By Mark Kenyon
I know this won’t catch many of you by surprise – but guess what? The rut is coming. Yup, in just a matter of a few weeks, that greatest time of the deer hunting season will be upon us. But still, I know that many of us will be obsessing over these next weeks trying to dissect and guess exactly when those best days of the rut will be. That said, the more I look into it, the more I’ve come to believe that the moon phase and position might be worth paying attention to when it comes to determining the best days of the rut to hunt.
Now, I’m not saying that a specific moon phase is triggering breeding or the rut itself – although some theorize that maybe it does (if you’re interested in learning about the 2015 rut prediction theories and predicted times for this year – CLICK HERE). Rather, I’ve been hearing more and more about how the phase/position of the moon can simply exaggerate or amplify the daylight activity that we hunters care most about. So, how exactly does this work?

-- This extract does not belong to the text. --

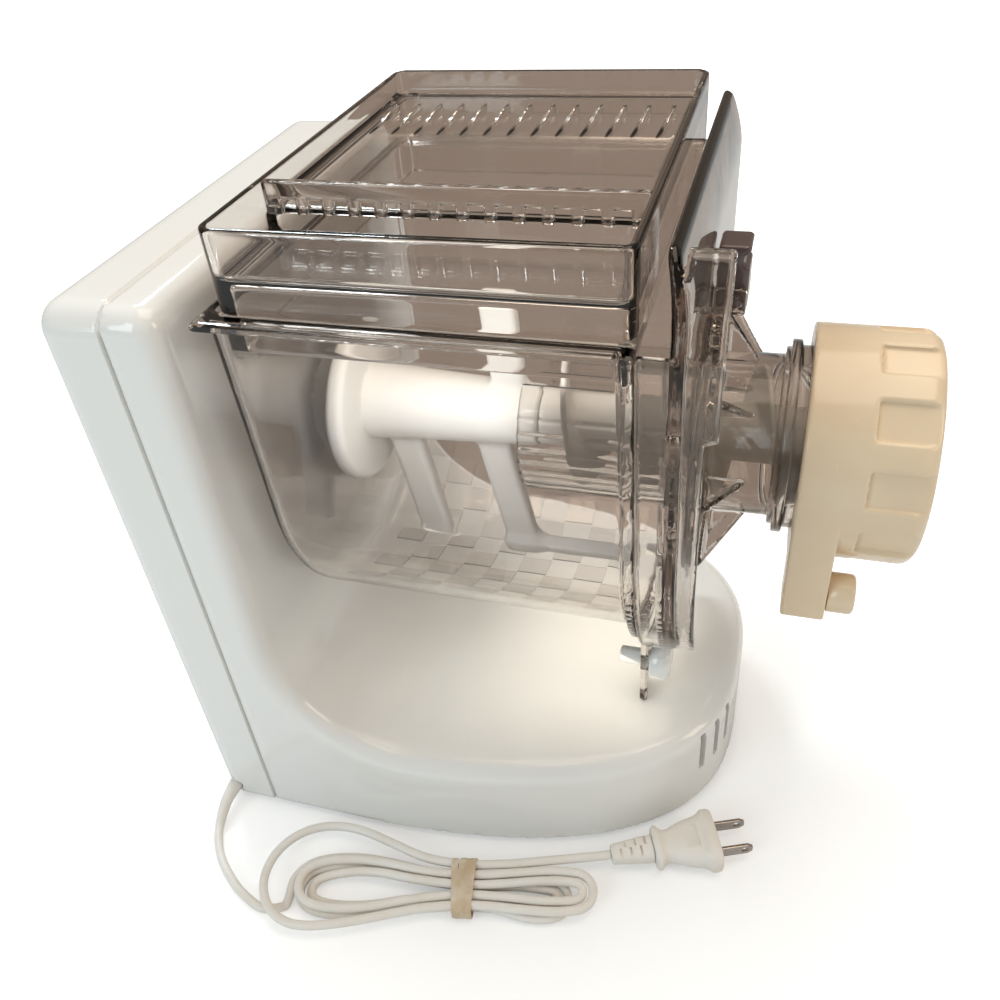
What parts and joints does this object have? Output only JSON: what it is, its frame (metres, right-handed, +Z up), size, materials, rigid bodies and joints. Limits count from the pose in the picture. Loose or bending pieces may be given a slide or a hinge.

How Moon Phase/Position Impacts Deer Movement
We’ve talked a lot about this on Wired To Hunt and the podcast over recent months, but I’ll recap briefly.
When the moon is rising or setting during those prime-time dusk/dawn periods of movement, it seems that deer movement will be amplified or potentially triggered earlier than usual. These daylight rising/setting times for the moon typically occur around the full moon. The days leading up to the full moon have a early visibly moon in the sky in the evening, the days following the full moon typically have a late moon in the morning.
A similar movement trigger seems to occur if the moon is directly overhead/underfoot at these time periods too, something that hunters like Podcast #69 guest Adam Hays plan their hunts around.
So with this being the case, when these moon triggers occur during those dates that we expect increased rutting action, we can expect an even greater intensity of movement due to the moon’s influence.
In Episode #63 of The Wired To Hunt Podcast, Mark Drury explained this very concept and said it’s something he pays close attention to as well. Here’s an excerpt from that conversation.
Mark shared with us that he believes that “the rut happens at the exact same time each and every fall.” But, he went on to say, “what part of it is exposed is based on when the full moon hits within that month, based on daylight activity … The moon, in my opinion, exposes the daylight portion (of the rut) different each year depending on how the full moon falls. That’s why you see the variance in ruts that are intense versus not. If it exposes during the seeking phase, you’ll go oh man, this was an awesome rut. However if the moon exposes the lockdown, you’ll think it’s a terrible rut.” That said, if you want to predict the best daylight movement during the rut, look for those dates during the traditional pre-rut or rut (late October into the first two weeks of November) that coincide with the days surrounding the full moon.
Another serious whitetail hunter and outdoor writer who believes in this type of trigger is John Dudley, who recently penned a great article on this topic in Petersen’s Bowhunting Magazine. In the excerpt (read the full article here) and video below, John explains the specific dates during this year’s rut he’s expecting will be impacted by the moon phase/position.
“This year, there are two full moon phases that will fall within the traditional rutting period — the first occurs on Oct. 27, and the second on Nov. 25. This means that the days leading up to the full moon will be dynamite in both months for evening hunts. The October full moon aligns perfectly with the days when the big bucks typically make their first daylight appearances to check fields for the area’s first estrous doe.
Here in the Midwest, I typically start seeing mature bucks the last three days of October, but with this year’s moon phase, I predict some great bucks will fall from Oct. 24-26 … On the flip side of the full moon phase is the dark of the moon, which is ideal for the rut because it reduces nighttime rutting activity when bowhunters are out of the woods. This year, the last quarter of the moon starts Nov. 3, with the New Moon falling on Nov. 11. This is perfect timing for bowhunters, who should see some great morning hunts during the peak of the rut.”
So What Does This Mean For Your Hunting Plans?
So how can you actually apply this information to your plans this year? Here’s what I’d recommend. I do believe the traditional theory of the timing of the rut that says that peak breeding will happen essentially at the same time every year (in the North that’s typically around mid-November). That said, the majority of chasing/seeking (this is what we hunters typically think of when we dream of crazy rut action) will typically be occurring during that 2+ weeks preceding. So, if you have the vacation time, make sure you’re hunting as often during those weeks as possible. Those weeks, late October through November 15th, are the timeframe I’ll be focusing most of my efforts – but I’ll be doing this with the knowledge that certain factors such as the moon and weather could make some of those days better than others.
On the other hand, if you can’t get many days off during those best couple weeks, you can use this moon data to further narrow down the best dates to spend in the field.
With the early Full Moon predicted to enhance evening deer movement in late October and morning movement in early November, be sure to put a priority on those hunts – especially if you get the cold weather we all hope for at this time too. If these types of factors all line up – do whatever you can to make sure you’re in a tree for as much time as possible and stay ready.
Rutting action can come fast and furious – you just need to make sure you’re there when it happens.